I have been enjoying Maria Popova’s excellent blog, Brain Pickings. There is an article on Leo Tolstoy’s book, ‘What is Art?’ (1898), in which he distinguished ‘real’ art from its antithesis by its ability to ‘destroy in the consciousness of the receiver the separation between himself and the artist.’ He called this infectiousness, citing three essential conditions, individuality, clarity and most importantly, the artist’s sincerity.
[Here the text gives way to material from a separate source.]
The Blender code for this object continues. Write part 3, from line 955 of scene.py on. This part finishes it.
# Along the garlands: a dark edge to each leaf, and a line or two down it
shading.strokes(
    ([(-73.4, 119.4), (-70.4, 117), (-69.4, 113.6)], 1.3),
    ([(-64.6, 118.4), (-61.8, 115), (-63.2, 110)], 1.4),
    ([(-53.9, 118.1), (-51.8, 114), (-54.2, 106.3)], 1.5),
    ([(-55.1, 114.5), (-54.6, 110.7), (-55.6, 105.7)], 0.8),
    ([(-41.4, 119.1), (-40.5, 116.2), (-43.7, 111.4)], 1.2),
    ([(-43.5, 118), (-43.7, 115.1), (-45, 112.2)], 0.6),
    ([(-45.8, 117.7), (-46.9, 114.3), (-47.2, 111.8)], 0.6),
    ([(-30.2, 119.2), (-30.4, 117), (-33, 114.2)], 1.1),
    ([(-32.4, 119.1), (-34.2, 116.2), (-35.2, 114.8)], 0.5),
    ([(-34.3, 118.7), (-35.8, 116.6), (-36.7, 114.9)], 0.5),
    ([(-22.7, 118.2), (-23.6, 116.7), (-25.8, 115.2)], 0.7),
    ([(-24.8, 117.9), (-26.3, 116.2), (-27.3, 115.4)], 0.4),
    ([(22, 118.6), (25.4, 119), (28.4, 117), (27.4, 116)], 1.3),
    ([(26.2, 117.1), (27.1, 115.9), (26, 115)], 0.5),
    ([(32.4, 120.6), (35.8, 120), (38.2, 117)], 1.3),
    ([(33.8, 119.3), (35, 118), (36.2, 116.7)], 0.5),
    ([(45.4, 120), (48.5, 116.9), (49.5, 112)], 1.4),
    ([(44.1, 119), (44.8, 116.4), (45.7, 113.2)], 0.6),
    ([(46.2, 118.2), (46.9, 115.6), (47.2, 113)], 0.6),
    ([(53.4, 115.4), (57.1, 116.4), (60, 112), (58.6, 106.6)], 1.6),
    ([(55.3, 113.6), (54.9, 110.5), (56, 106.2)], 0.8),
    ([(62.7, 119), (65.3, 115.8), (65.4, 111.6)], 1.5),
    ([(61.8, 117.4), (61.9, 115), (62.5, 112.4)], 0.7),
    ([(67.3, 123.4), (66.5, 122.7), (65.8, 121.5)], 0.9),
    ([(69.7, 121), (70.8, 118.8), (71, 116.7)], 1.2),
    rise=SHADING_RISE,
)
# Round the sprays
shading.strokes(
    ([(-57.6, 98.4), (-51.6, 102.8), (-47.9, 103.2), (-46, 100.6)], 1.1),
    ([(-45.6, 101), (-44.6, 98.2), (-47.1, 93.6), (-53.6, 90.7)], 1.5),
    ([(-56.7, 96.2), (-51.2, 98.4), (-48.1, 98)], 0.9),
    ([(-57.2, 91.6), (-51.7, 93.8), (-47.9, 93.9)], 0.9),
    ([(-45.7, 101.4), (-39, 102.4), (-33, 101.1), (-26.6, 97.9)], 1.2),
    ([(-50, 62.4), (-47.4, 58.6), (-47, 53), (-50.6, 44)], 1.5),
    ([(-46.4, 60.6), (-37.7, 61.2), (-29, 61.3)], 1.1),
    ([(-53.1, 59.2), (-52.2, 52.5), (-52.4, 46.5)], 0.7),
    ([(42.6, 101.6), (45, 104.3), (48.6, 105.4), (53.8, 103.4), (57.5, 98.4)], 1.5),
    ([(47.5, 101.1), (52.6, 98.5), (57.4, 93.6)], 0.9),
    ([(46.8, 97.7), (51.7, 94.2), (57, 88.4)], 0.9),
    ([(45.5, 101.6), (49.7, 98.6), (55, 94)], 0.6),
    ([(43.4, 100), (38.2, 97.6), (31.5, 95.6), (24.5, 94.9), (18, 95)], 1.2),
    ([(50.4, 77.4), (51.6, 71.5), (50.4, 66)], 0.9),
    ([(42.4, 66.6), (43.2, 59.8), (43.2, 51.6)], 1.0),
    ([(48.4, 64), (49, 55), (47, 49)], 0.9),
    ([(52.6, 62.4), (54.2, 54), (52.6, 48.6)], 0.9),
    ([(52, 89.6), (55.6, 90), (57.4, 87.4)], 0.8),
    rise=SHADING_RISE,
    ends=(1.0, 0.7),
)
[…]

‘But most of all is the degree of infectiousness of art increased by the degree of sincerity in the artist. As soon as the spectator, hearer, or reader feels that the artist is infected by his own production, and writes, sings, or plays for himself, and not merely to act on others, this mental condition of the artist infects the receiver; and contrariwise, as soon as the spectator, reader, or hearer feels that the author is not writing, singing, or playing for his own satisfaction — does not himself feel what he wishes to express — but is doing it for him, the receiver, a resistance immediately springs up, and the most individual and the newest feelings and the cleverest technique not only fail to produce any infection but actually repel.’
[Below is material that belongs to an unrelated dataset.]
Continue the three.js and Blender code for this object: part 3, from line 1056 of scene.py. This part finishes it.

I thought about much contemporary art, which is created for effect, and liked/celebrated for it. Maybe audiences had changed, or Tolstoy had a second set of distinctions between the real and ready conned audience. If real art elicited empathy, did the counterfeit produce a simulated version? Hopefully narcissism is a fad that will disperse before sliding into our DNA. But he made sense of why I had become so paralyzed since shifting gear to regarding art as a commercial enterprise, and promoting oneself rather than leaving it to a gallery. The moment one began thinking in terms of how the piece was received, it was killed off. At least for me. Many great artists can switch off from those considerations, while making work which they intend to sell. Rubens was one.

I recently moved to Mother Studio in Hackney Wick, which is a lovely place by the canal. There is an Open Studio here at the end of June. It is more of a DIY event, and the focus seems to be on simply opening one’s studio in order to share, and enjoying the work of other artists one doesn’t see for the rest of the year, rather than sales. Many artists I have known were by their nature, non materialistic. The material was in the making. I find this constant pressure to promote oneself on social media channels, antithetical to one’s nature, and therefore art itself. It is important to remain true to the nature of art, which has nothing to do with money.

It is also important to seek out and connect to art that moves one. One artist who ‘infects’ me is Louise Balaam. Her emotional response to the sea encompasses the outermost within, and reminds one of what seemed lost, but was only forgotten. I think that being in and representing nature can only heal. Leonardo Da Vinci always did this.

I do enjoy nurturing creativity and freedom of expression in others, with an aesthetic fulcrum intact. Drawing is central to flying, and I am teaching some drawing and life drawing classes over the Summer in my studio at Mother.